La nuova Zona, tra fabbriche e cultura

Convegno dell’Eurac: «Va ripensata. Capannoni riusati per eventi e nuove produzioni artistiche e cinematografiche»


di Paolo Campostrini


BOLZANO. La Zona è quasi mezza Bolzano. Eppure non sa da che parte andare. C'è la strada indicata da Assoimprenditori che dice: resti zona produttiva. C'è quella (fino a ieri) del Comune che ribatte: diventi anche parzialmente abitativa e comunque "mista".

Le due direttrici collidono. Adesso ne arriva una possibile e nasce da una proposta lanciata all'Eurac da Tommasini: "Una nuova alleanza tra pubblico e privato per farne luogo sì di industria, ma di industria anche culturale". E' il terreno su cui ha promosso la sua indagine l'Eurac. Ed è quello indicato da Harald Pechlaner, direttore dell'istituto per lo sviluppo regionale dell'Eurac stessa, che ieri all'ex Gil ha illustrato alcune conclusioni di una ricerca che ha individuato proprio nella Zona industriale il luogo attraverso cui Bolzano potrà transitare dal passato al futuro coniugando produzione, ricerca, innovazione con una nuova forma di ricchezza, quella che trasforma i "non luoghi" della fabbrica novecentesca in possibili startup capaci di attrarre interesse ma anche di produrre indotto. E occupazione.

"E' una visione troppo bloccata quella di un futuro solo industriale - ha osservato - perchè oggi l'industria è leggera, spesso terziarizzata, proiettata verso l'innovazione. E non sempre produzione significa assemblare prodotti di consumo. La Zona è un incredibile contenitore di capannoni, fabbriche dismesse, grandi spazi che aspettano solo una nuova destinazione."

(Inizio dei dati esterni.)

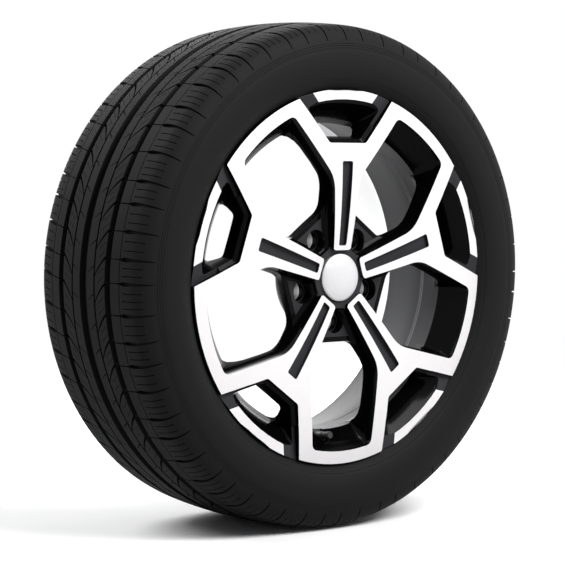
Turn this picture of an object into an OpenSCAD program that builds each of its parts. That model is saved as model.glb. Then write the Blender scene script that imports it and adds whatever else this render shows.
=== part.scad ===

La giornata dell'Eurac Culture mets economy ha messo a confronto politica, ricerca, industria e cultura proprio per indagare questa nuova "terza via" e per indicarla in particolare per Bolzano Sud. Luogo ancora informe, in cerca di una destinazione. Diviso com'è tra industria pesante, produzione classica, poli dell'innovazione, spazi pubblici (il polo della ricerca all'ex Magnesio) e tanti terreni dismessi. Un patrimonio in cerca di destinazione d'uso. Ma quali possono essere le compatibilità economiche di questa operazione di riqualificazione? In sostanza: chi ci metterebbe i soldi? Tommasini propone un patto tra pubblico (Provincia e Comune) e privati. "Perchè - dice il vicepresidente - la cultura crea ricchezza. Non è solo un costo. Soprattutto cultura in senso contemporaneo: spazi per mostre, luoghi dedicati ai concerti e al ritrovo, capannoni riusati per nuove produzioni artistiche e cinematografiche. E' un immenso campo di indagine e di possibile profitto. Capace di creare anche nuove opportunità di lavoro". Per questo ieri all'Eurac, oltre che la politica (Tommasini e Achammer) era stata invitata l'imprenditoria (Giovanni Podini e Lun della Camera di Commercio) l'università (Dalla Lub a Morelli dell'ateneo di Bergamo, Suitner di Vienna, Koschuba da Berlino) e ancora studi di urbanistica per indicare le possibili direttrici di una pianificazione della Zona sull'esempio di altre zone produttive in giro per l'Europa che sono passate dall'essere "non luoghi" di una industria pesante e semipesante ormai antieconomica, in location per imprese innovative e spazi culturali e artistici. Tobias Planer, del Comune. E anche gli artisti stessi, dal fotografo blolzanino Degiorgis, a Hannes Egger di Lana, a Rolf Giergold di Berlino.

"Abbiamo indagato un possibile spazio potenziale - ha ancora osservato Pechlaner dell'Eurac (che col preside della facoltà di design della Lub, Gerhard Gluehler ha coordinato il meeting) - e siamo arrivati alla conclusione che produzione e innovazione possono trovare una buona sintesi nell'industria culturale. La gente arriva dove trova interesse e una Zona solo produttiva in senso classico attrae solo impiegati che l'abbandonano prima di sera. Nuovi luoghi e nuove riqualificazioni possono produrre nuovo interesse. E con esso frequentazione e con la frequentazione anche nuova ricchezza ".

Ecco la chiave: far intravvedere possibilità di profitto (privato) dove pareva ci fossero solo costi (pubblici). In un momento in cui Bolzano cerca opportunità , con tanti progetti bloccati sul nascere e cantieri chiusi, la Zona è lì che aspetta di liberarsi dal passato.